Your task:
Return the full material exactly.
# Information given start
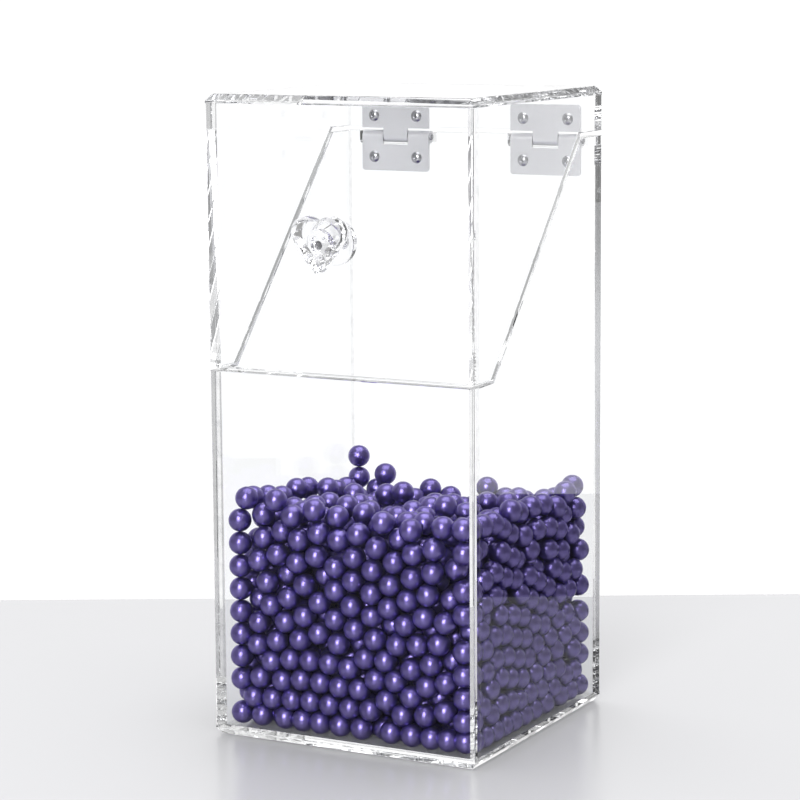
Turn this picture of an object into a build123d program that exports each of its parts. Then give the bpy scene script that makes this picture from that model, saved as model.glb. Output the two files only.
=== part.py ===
from build123d import *
import math
import os

# A tall square holder for make-up brushes, made of clear cemented sheet.
# The upper front corner is a lid. Its seam runs level across the front, climbs
# both sides at a slant and runs level across the back, where two small butt
# hinges carry it. A cut heart knob lifts it. A bed of loose pearls fills the
# lower part and holds the brush handles upright.
#
# Millimetres, +Z up. The knob faces -Y, and +X is to the right of someone who
# faces it. The origin is the centre of the underside.

os.makedirs("parts", exist_ok=True)

# ---- Driving dimensions: the box ----
outer_width = 100.0  # over the side walls, along X
outer_depth = 100.0  # over the front and back walls, along Y
overall_height = 220.0
side_wall = 3.0
face_wall = 4.0  # front wall, back wall and back strip
plate_thickness = 3.2  # floor panel and top plate
bevel_inset = 1.8  # polished bevel round the floor panel and the top plate
bevel_height = 2.2
edge_break = 0.3  # polished corner of the front and back walls

# ---- Driving dimensions: the seam between base and lid ----
lid_front_height = 93.0  # from the top down to the base's front edge
lid_back_height = 17.2  # from the top down to the base's back edge
front_level_run = 14.8  # from the front face back to where the slant begins
back_level_run = 17.6  # from the back face forward to where the slant ends
front_gap = 1.0  # seam gap over the front wall
slant_gap = 1.0  # seam gap square to the slanted edges
back_gap = 1.7  # seam gap over the back wall, room for the lid to swing

# ---- Driving dimensions: the hinges ----
hinge_inset = 8.0  # from the box's side to the nearer hinge
hinge_width = 27.0
leaf_reach = 12.4  # from the pin's axis to a leaf's far edge
leaf_thickness = 0.9
leaf_corner = 1.2
middle_knuckle_width = 9.6
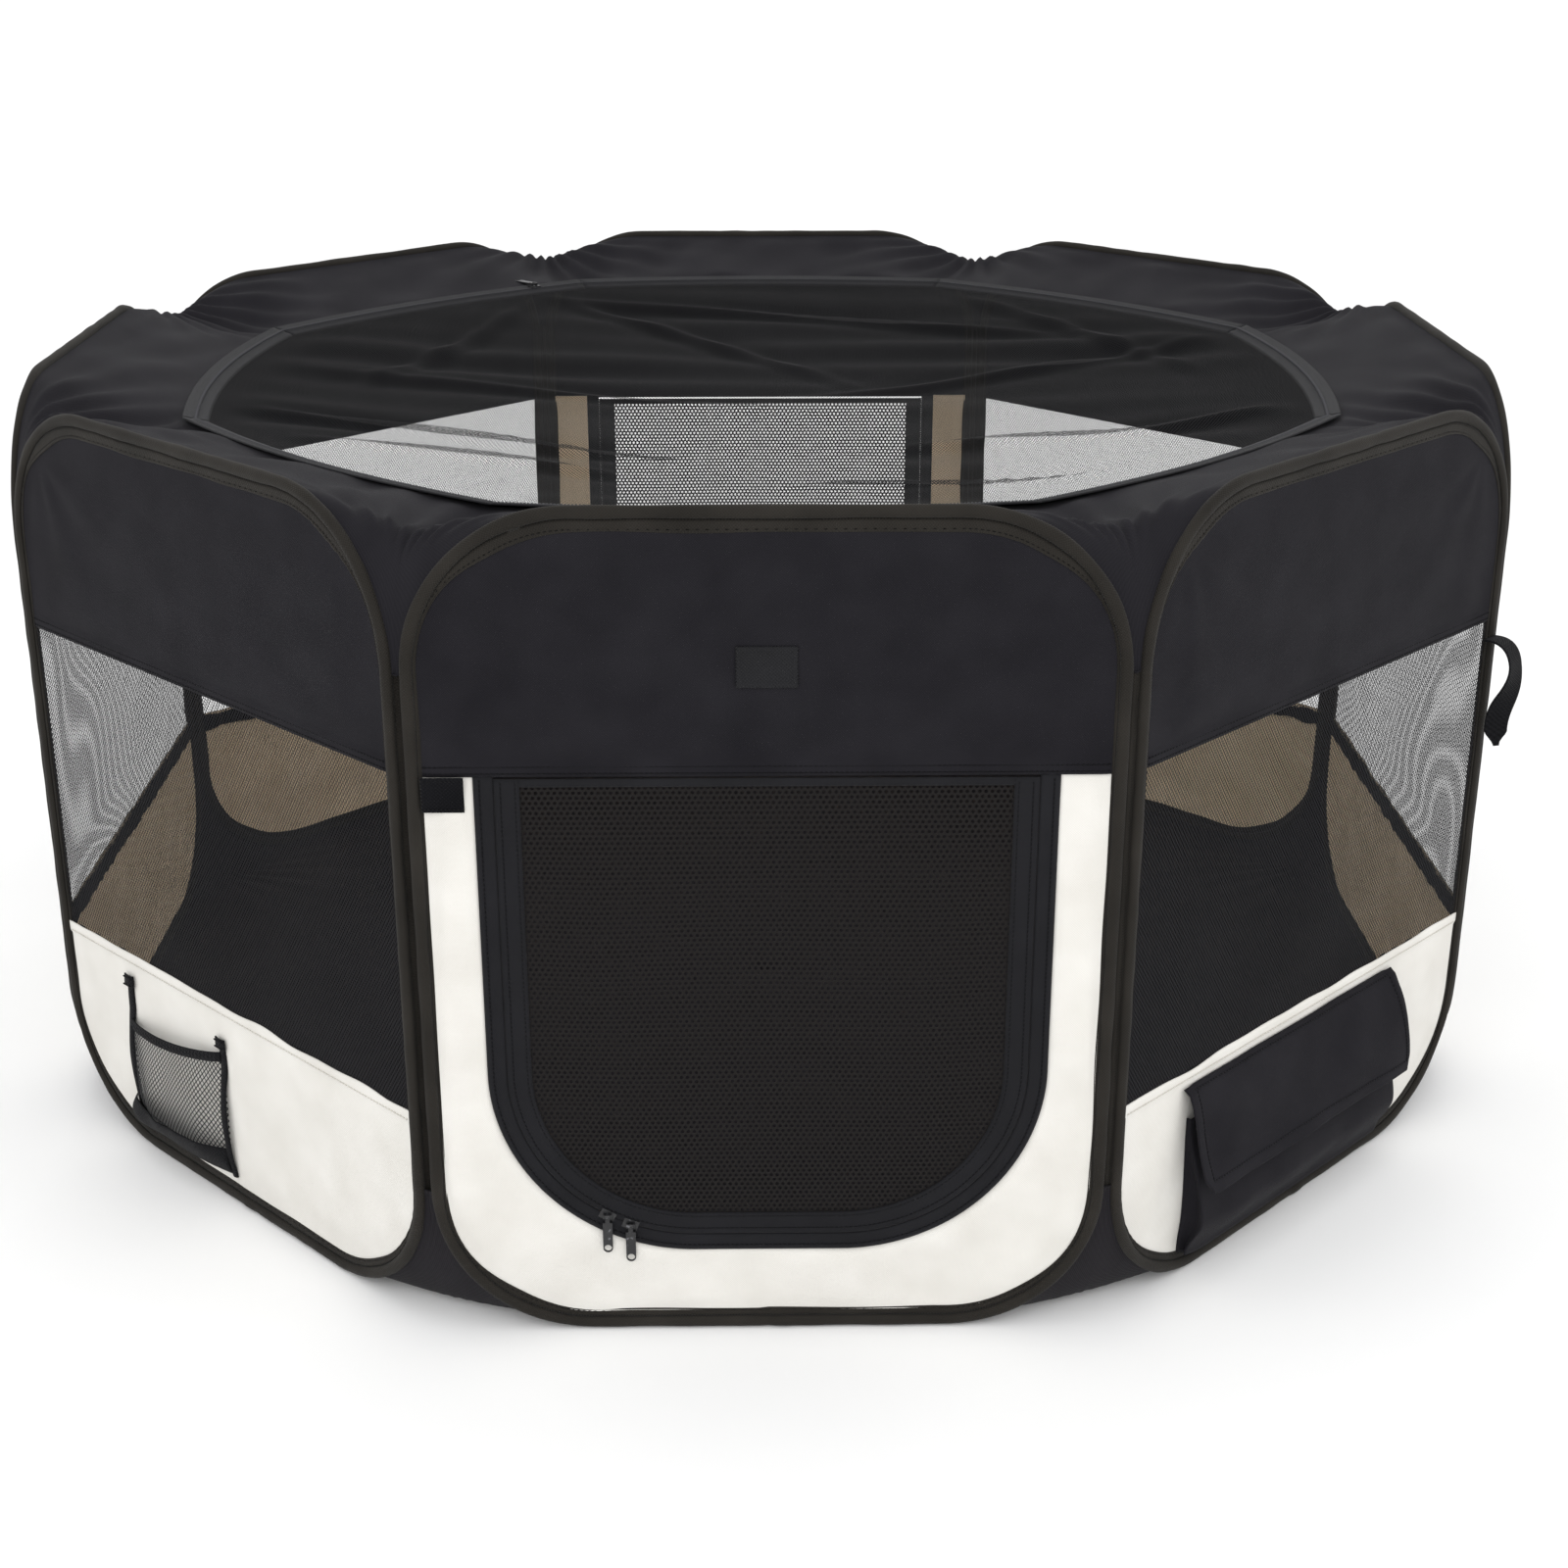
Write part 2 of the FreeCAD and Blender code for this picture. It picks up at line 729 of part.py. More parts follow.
# Information given end
Answer:
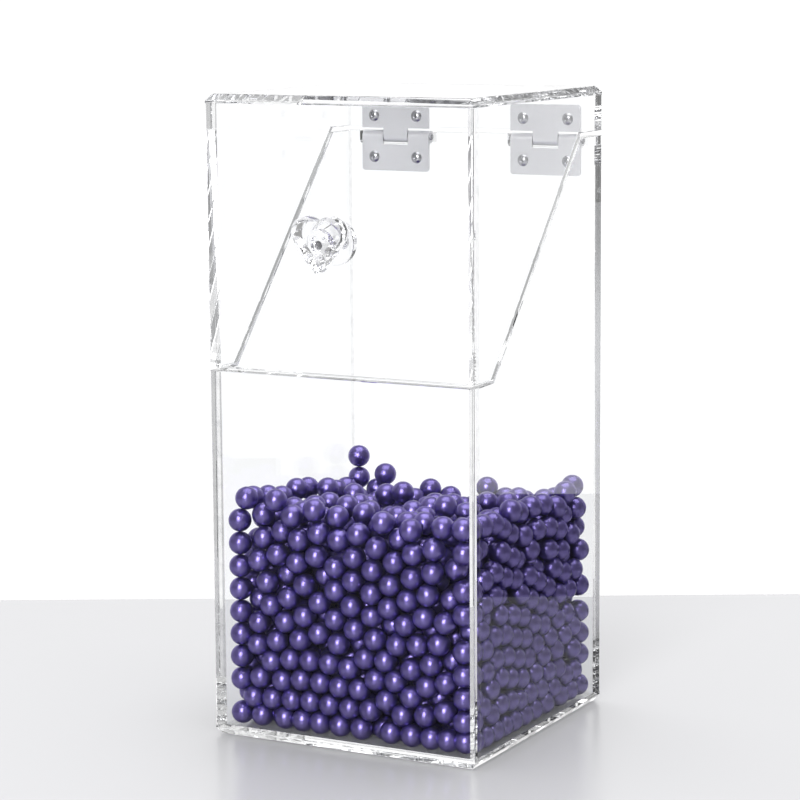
Turn this picture of an object into a build123d program that exports each of its parts. Then give the bpy scene script that makes this picture from that model, saved as model.glb. Output the two files only.
=== part.py ===
from build123d import *
import math
import os

# A tall square holder for make-up brushes, made of clear cemented sheet.
# The upper front corner is a lid. Its seam runs level across the front, climbs
# both sides at a slant and runs level across the back, where two small butt
# hinges carry it. A cut heart knob lifts it. A bed of loose pearls fills the
# lower part and holds the brush handles upright.
#
# Millimetres, +Z up. The knob faces -Y, and +X is to the right of someone who
# faces it. The origin is the centre of the underside.

os.makedirs("parts", exist_ok=True)

# ---- Driving dimensions: the box ----
outer_width = 100.0  # over the side walls, along X
outer_depth = 100.0  # over the front and back walls, along Y
overall_height = 220.0
side_wall = 3.0
face_wall = 4.0  # front wall, back wall and back strip
plate_thickness = 3.2  # floor panel and top plate
bevel_inset = 1.8  # polished bevel round the floor panel and the top plate
bevel_height = 2.2
edge_break = 0.3  # polished corner of the front and back walls

# ---- Driving dimensions: the seam between base and lid ----
lid_front_height = 93.0  # from the top down to the base's front edge
lid_back_height = 17.2  # from the top down to the base's back edge
front_level_run = 14.8  # from the front face back to where the slant begins
back_level_run = 17.6  # from the back face forward to where the slant ends
front_gap = 1.0  # seam gap over the front wall
slant_gap = 1.0  # seam gap square to the slanted edges
back_gap = 1.7  # seam gap over the back wall, room for the lid to swing

# ---- Driving dimensions: the hinges ----
hinge_inset = 8.0  # from the box's side to the nearer hinge
hinge_width = 27.0
leaf_reach = 12.4  # from the pin's axis to a leaf's far edge
leaf_thickness = 0.9
leaf_corner = 1.2
middle_knuckle_width = 9.6
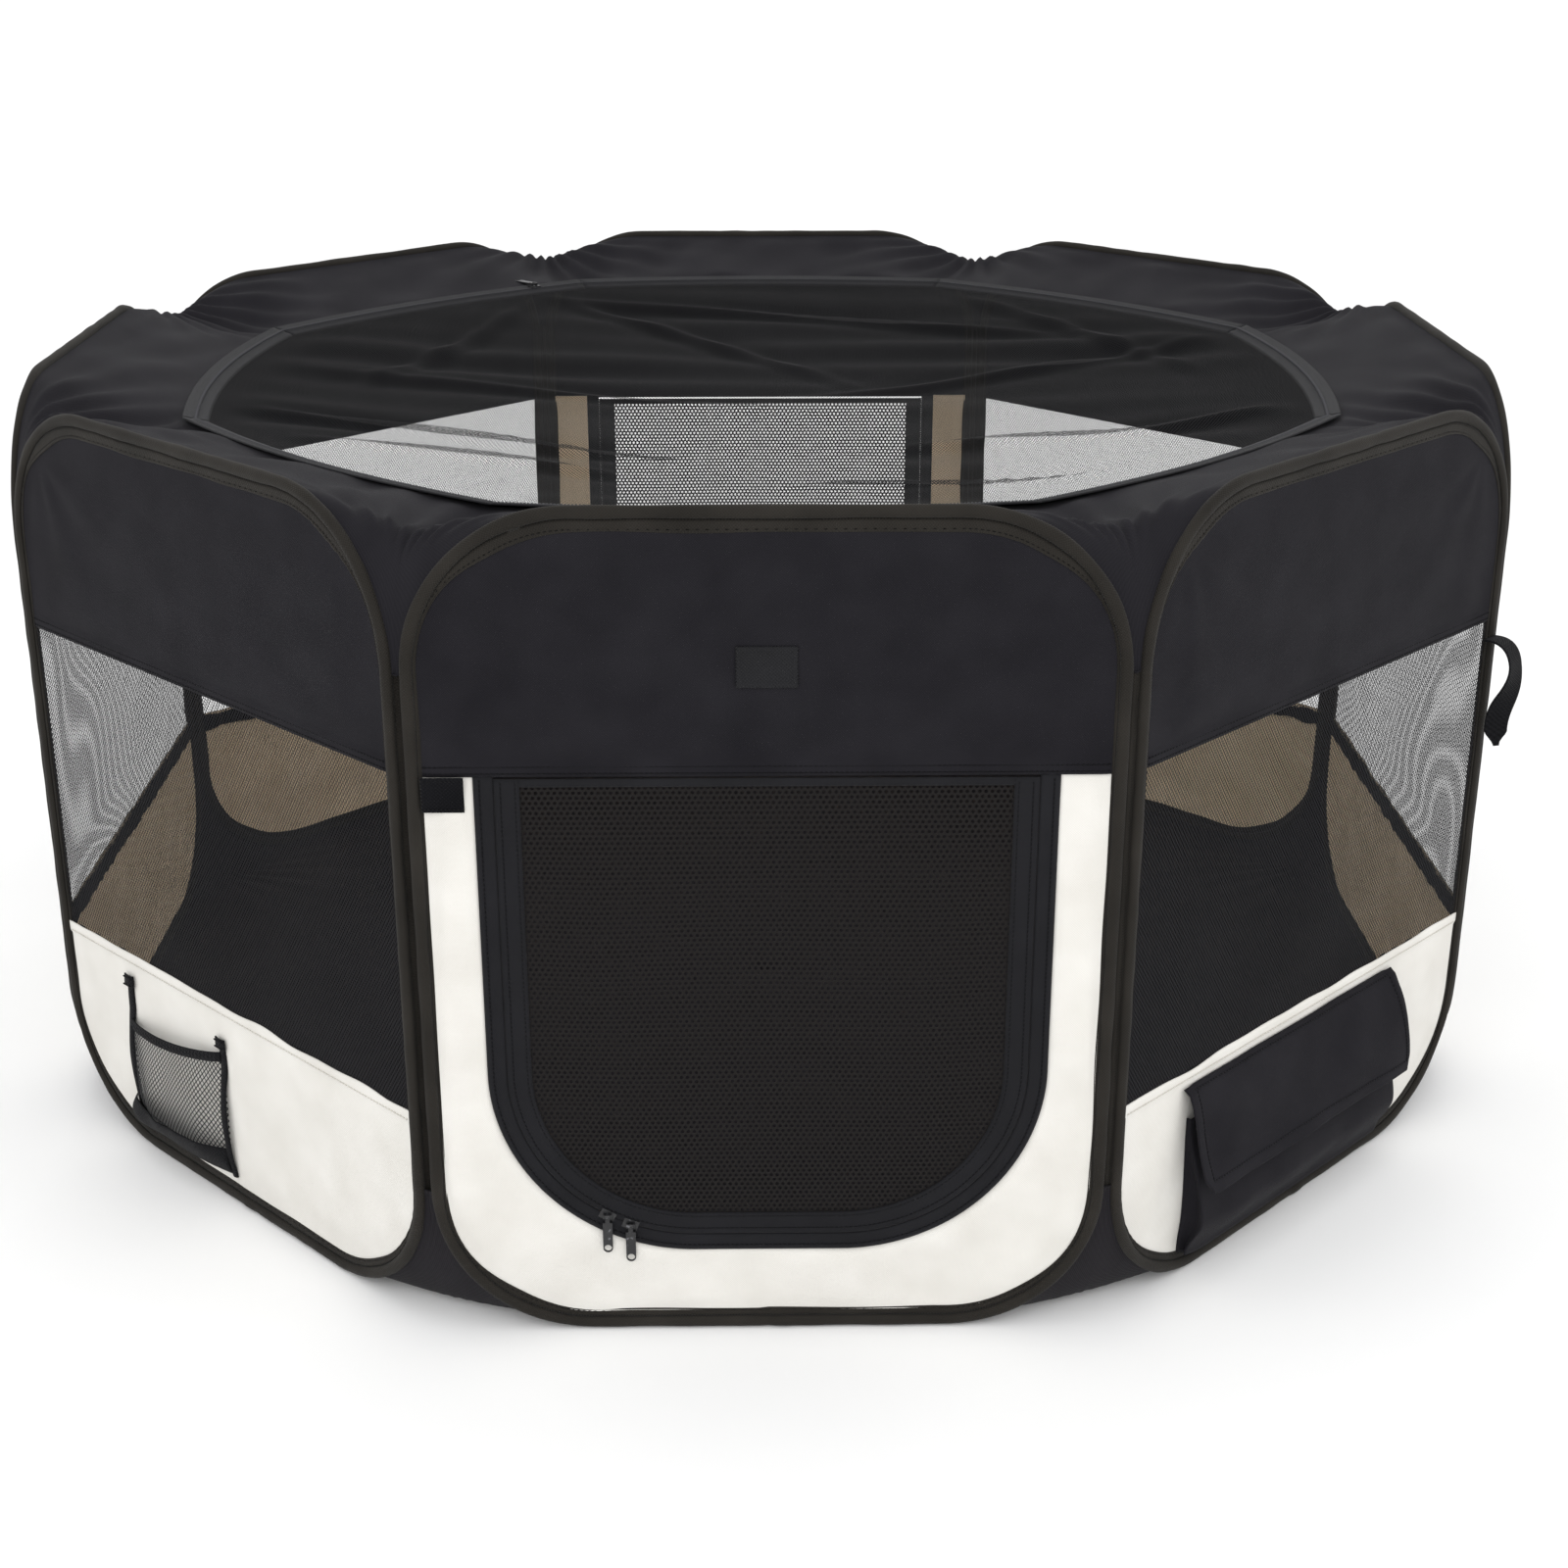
Write part 2 of the FreeCAD and Blender code for this picture. It picks up at line 729 of part.py. More parts follow.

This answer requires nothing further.